The reopening of schools this past Spring led to outbreaks both within schools and somewhat more broadly. The same has been true as schools have opened this school year. Today we have a real threat to schools remaining open because of new Covid-19 variants, particularly the delta variant. Nevertheless, much of the nation is acting as if nothing is going on. In some hard-hit states, governors have issued bans against mask mandates and vaccine mandates. In other places not so hard hit, many schools are operating without masks. A vocal minority of parents claim that they should be able to decide whether their children wear masks in school. This is a mistaken proposition because not having their child mask impacts not just their child but everyone with which that child comes into contact.

The anti-masking and anti-vaccine voices are putting the nation’s children at risk and threaten the continuation of face-to-face schooling. Our actions—or in this case inactions—could well lead us back to virtual education—something that would be terrible for the students of America.

The anti-masking and anti-vaccine voices are putting the nation’s children at risk and threaten the continuation of face-to-face schooling.

There are currently more than 100,000 persons hospitalized with COVID-19 in the United States. That is more than last August when there was no vaccine yet available. Several states, especially southern ones with low vaccination rates, are running out of ICU beds or even general hospital beds. I would suggest that you not have a severe heart attack or car accident in states such as Florida, Alabama, Texas, Idaho, or Alaska. You may not be able to get an ICU bed, or you may have to wait hours just to get into an emergency room.
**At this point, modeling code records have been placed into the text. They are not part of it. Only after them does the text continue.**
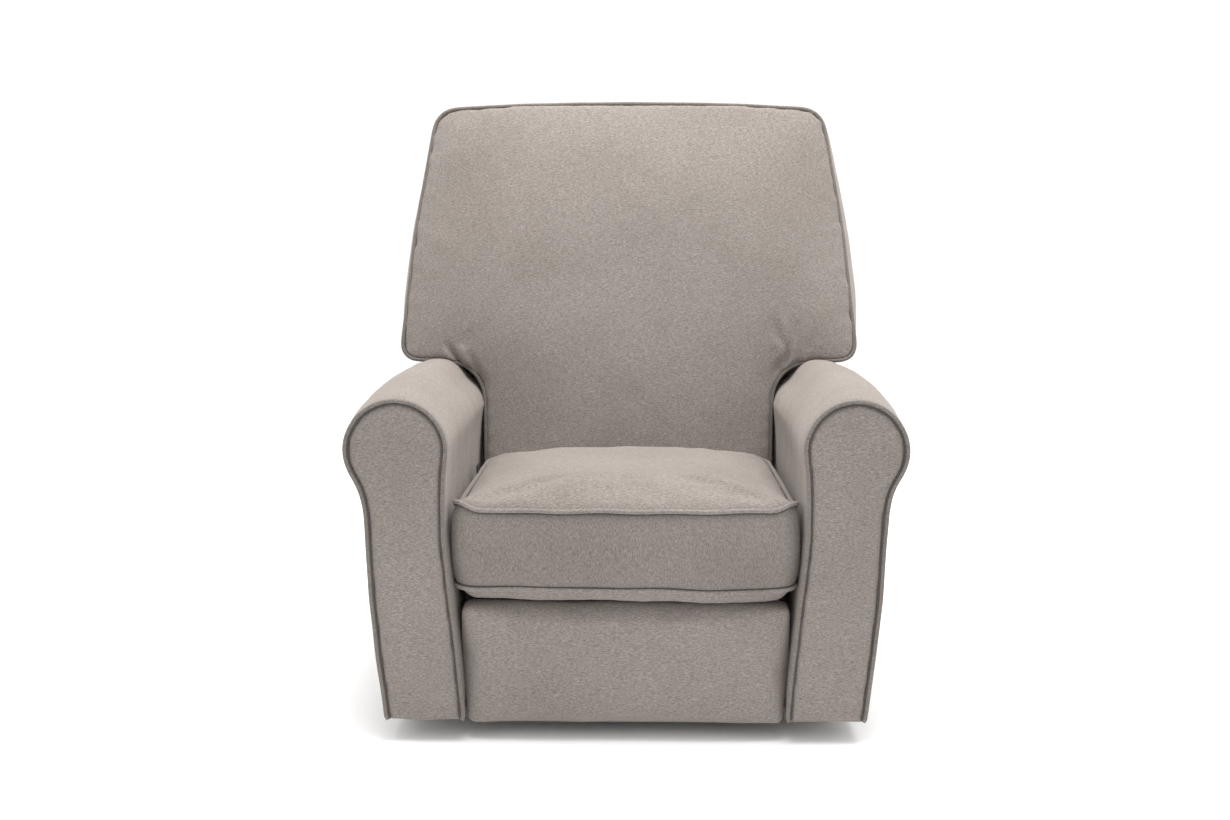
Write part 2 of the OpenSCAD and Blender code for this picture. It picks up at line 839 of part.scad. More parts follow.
module footrest_brackets() {
    rear = foot_board_y + foot_board_t;
    low = 110;
    color(steel) both_sides() difference() {
        union() {
            across(bracket_x, link_t) {
                translate(lift_end) circle(r = link_w / 2);
                translate(stay_end) circle(r = link_w / 2);
                polygon([[lift_end[0] + 7, lift_end[1] + 5], [lift_end[0], lift_end[1] + link_w / 2],
                         [rear, lift_end[1] - 6], [rear, low], [rear + 14, low],
                         [stay_end[0] - 2, stay_end[1] - link_w / 2], [stay_end[0] + 8, stay_end[1]]]);
            }
            translate([bracket_x - 24, rear, low]) cube([25, link_t, lift_end[1] - 6 - low]);
        }
        bar_x(lift_end, bracket_x - 1, link_t + 2, rivet_r);
        bar_x(stay_end, bracket_x - 1, link_t + 2, open_pin_r);
        at_foot_screws() translate([0, 0, -10]) cylinder(r = foot_screw_r + fit_gap, h = 20);
    }
}

module footrest_rivets() {
    color(zinc) both_sides() {
        bar_x(lift_end, bracket_x, lift_x + link_t - bracket_x, rivet_r);
        bar_x(lift_end, lift_x + link_t, head_t - 0.4, 7);
        bar_x(stay_end, bracket_x, stay_x + link_t - bracket_x + 0.4, open_pin_r);
    }
}

module footrest_board() {
    color(wood) difference() {
        translate([-foot_board_half, foot_board_y, foot_bottom_z + 10])
            cube([2 * foot_board_half, foot_board_t, foot_top_z - foot_bottom_z - 20]);
        both_sides() at_foot_screws() cylinder(r = foot_screw_r + fit_gap, h = 12);
    }
}

module footrest_screws() {
    color(zinc) both_sides() at_foot_screws() {
        cylinder(r = foot_screw_r, h = 11);
        translate([0, 0, -2]) cylinder(r = 2 * foot_screw_r, h = 2);
    }
}

// places the children at the screws through a bracket's flange, with Z pointing forward
module at_foot_screws() {
    for (z = foot_screw_zs) translate([bracket_x - 13, foot_board_y + foot_board_t + link_t, z])
        rotate([90, 0, 0]) children();
}

module footrest_pad() {
    r = 12;
    w = foot_half_w - r;
    h = foot_top_z - foot_bottom_z;
    color(cloth) translate([0, foot_board_y, foot_bottom_z]) rotate([90, 0, 0])
        linear_extrude(foot_pad_t) polygon(concat(arc([w, r], r, 270, 360, 6), arc([w, h - r], r, 0, 90, 6),
            arc([-w, h - r], r, 90, 180, 6), arc([-w, r], r, 180, 270, 6)));
}

ring_base();
base_cross();
floor_pads();
kingpin();
bearing_lower_race();
bearing_balls();
base_bolts();
bearing_upper_race();
swivel_frame();
swivel_uprights();
swivel_bolts();
glide_upper_pins();
front_swing_links();
rear_swing_links();
front_swing_bushes();
rear_swing_bushes();
glide_lower_pins();
glide_plates();
mechanism_plates();
cross_tubes();
side_rails();
front_rail();
rear_rail();
seat_springs();
spring_clips();
deck_cloth();
seat_cushion();
left_arm_board();
right_arm_board();
left_arm();
right_arm();
left_arm_facing();
right_arm_facing();
arm_bolts();
rear_apron();
release_guide();
release_pull();
recline_pins();
recline_brackets();
back_stiles();
back_rails();
back_wing_frames();
back_springs();
back_cushion();
outer_back();
back_bolts();
footrest_pivot_pins();
footrest_drive_links();
footrest_front_links();
footrest_lift_links();
footrest_stay_links();
footrest_drive_rivets();
footrest_cross_pins();
footrest_stay_rivets();
footrest_brackets();
footrest_rivets();
footrest_board();
footrest_pad();
footrest_screws();
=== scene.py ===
import json
import math

import bpy
import numpy as np
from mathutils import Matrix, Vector


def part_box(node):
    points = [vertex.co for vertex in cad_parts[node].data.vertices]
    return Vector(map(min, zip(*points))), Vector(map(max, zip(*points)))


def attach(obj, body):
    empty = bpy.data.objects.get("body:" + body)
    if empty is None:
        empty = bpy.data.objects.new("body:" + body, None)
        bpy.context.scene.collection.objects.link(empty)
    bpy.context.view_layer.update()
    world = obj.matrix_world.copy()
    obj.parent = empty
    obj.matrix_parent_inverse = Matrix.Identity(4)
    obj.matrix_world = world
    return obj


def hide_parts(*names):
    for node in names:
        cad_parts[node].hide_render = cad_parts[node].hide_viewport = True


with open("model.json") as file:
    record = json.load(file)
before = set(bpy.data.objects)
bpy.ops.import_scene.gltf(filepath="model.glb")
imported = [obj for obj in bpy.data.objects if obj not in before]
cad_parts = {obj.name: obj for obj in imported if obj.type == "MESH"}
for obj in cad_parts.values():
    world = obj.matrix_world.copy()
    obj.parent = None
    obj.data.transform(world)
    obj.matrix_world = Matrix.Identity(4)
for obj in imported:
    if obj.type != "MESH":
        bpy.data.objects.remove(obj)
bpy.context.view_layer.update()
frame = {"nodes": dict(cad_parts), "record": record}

# ---------------------------------------------------------------- driving sizes, in metres

# boxes of the CAD nodes that the covers are fitted to, as (low corner, high corner)
ARM_LOW, ARM_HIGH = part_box("left_arm")
FACING_LOW, FACING_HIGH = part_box("left_arm_facing")
SEAT_LOW, SEAT_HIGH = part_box("seat_cushion")
FOOT_LOW, FOOT_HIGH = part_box("footrest_pad")
APRON_LOW, APRON_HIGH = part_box("rear_apron")
DECK_LOW, DECK_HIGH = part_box("deck_cloth")
FRONT_RAIL_LOW, FRONT_RAIL_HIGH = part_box("front_rail")
SIDE_RAIL_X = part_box("side_rails")[1].x
BOARD_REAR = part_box("footrest_board")[1].y

# the leaning back: its foot, its lean and the T's half widths
LEAN = math.radians(15)
COS_L, SIN_L = math.cos(LEAN), math.sin(LEAN)
BACK_ORIGIN = Vector((0, 0.025, 0.270))
BACK_HALF = 0.2755
WING_HALF = 0.440
TOP_HALF = 0.389
BACK_DEPTH = 0.232
WING_Z = 0.5615
WING_FRONT_Y = 0.105
WING_V = (WING_Z - BACK_ORIGIN.z) / COS_L
TOP_V = (1.046 - BACK_ORIGIN.z) / COS_L

# the arm's roll
ROLL_R = 0.080
ROLL_X = ARM_HIGH.x - ROLL_R
ROLL_Z = ARM_HIGH.z - ROLL_R

# the seat cushion: its front, its seams and how low its belly hangs
SEAT_FRONT = SEAT_LOW.y
SEAT_HALF_FRONT = 0.2745
SEAT_HALF_REAR = 0.266
SEAT_REAR = 0.036
SEAT_CORNER_R = 0.034
SEAT_WIDEST = 0.2800
SEAT_TOP_SEAM = 0.3842
SEAT_LOW_SEAM = 0.2555
SEAT_FLOOR = 0.2290

# sewing: the welts, the groove beside a welt and how far out a welt sits
WELT_R = 0.0038
SEAM_R = 0.0011
DITCH_GAP = 0.0044
PATH_STEP = 0.006
COVER_VOXEL = 0.005


# ---------------------------------------------------------------- small maths

def smoothstep(low, high, value):
    t = np.clip((value - low) / (high - low), 0, 1)
    return t * t * (3 - 2 * t)


def arc(cx, cy, r, start, end, steps):
    """Points on an arc, with angles in degrees."""
    angles = np.radians(np.linspace(start, end, steps + 1))
    return [(cx + r * math.cos(a), cy + r * math.sin(a)) for a in angles]


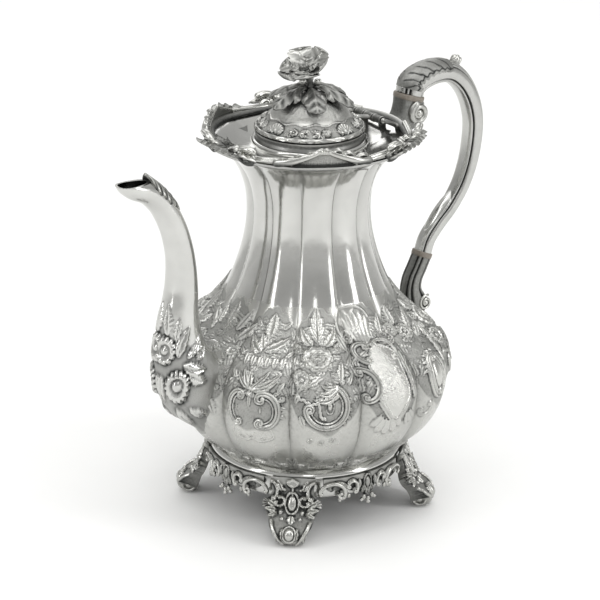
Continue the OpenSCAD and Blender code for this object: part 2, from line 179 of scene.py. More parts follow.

The situation is quite dire as we open schools this Fall. In places where schools have opened, there are tens of thousands of students in quarantine and hundreds of classrooms and whole schools that have had to close because of the large number of COVID-19 cases. Thousands of teachers and school staff members have already become infected. More children are becoming hospitalized and even dying from the pandemic than in the past.

Schools and COVID-19

A few examples illustrate the difficulty of having schools open. A California elementary school did everything right. Masks were required, and they practiced social distancing. However, a teacher took her mask off for the read-aloud story time. Within days, half of her class tested positive for the delta variant of COVID. At Connally Junior High School near Waco, Texas, two social studies teachers have died from COVID-19 after school reopened for this school year. In Fort Atkinson, Wisconsin, a 13-year-old healthy boy died from COVID-19, and the school he attends did not require masks.

This threat is why it is so significant that everyone eligible for vaccination gets vaccinated, including children under 12, when they become eligible. The threat is why we need universal masking in schools. The more that the virus circulates, the more that it mutates, creating new variants. Dangerous variants such as delta already exist, but the more the virus circulates, the more variants that will emerge, and they could be much worse than delta.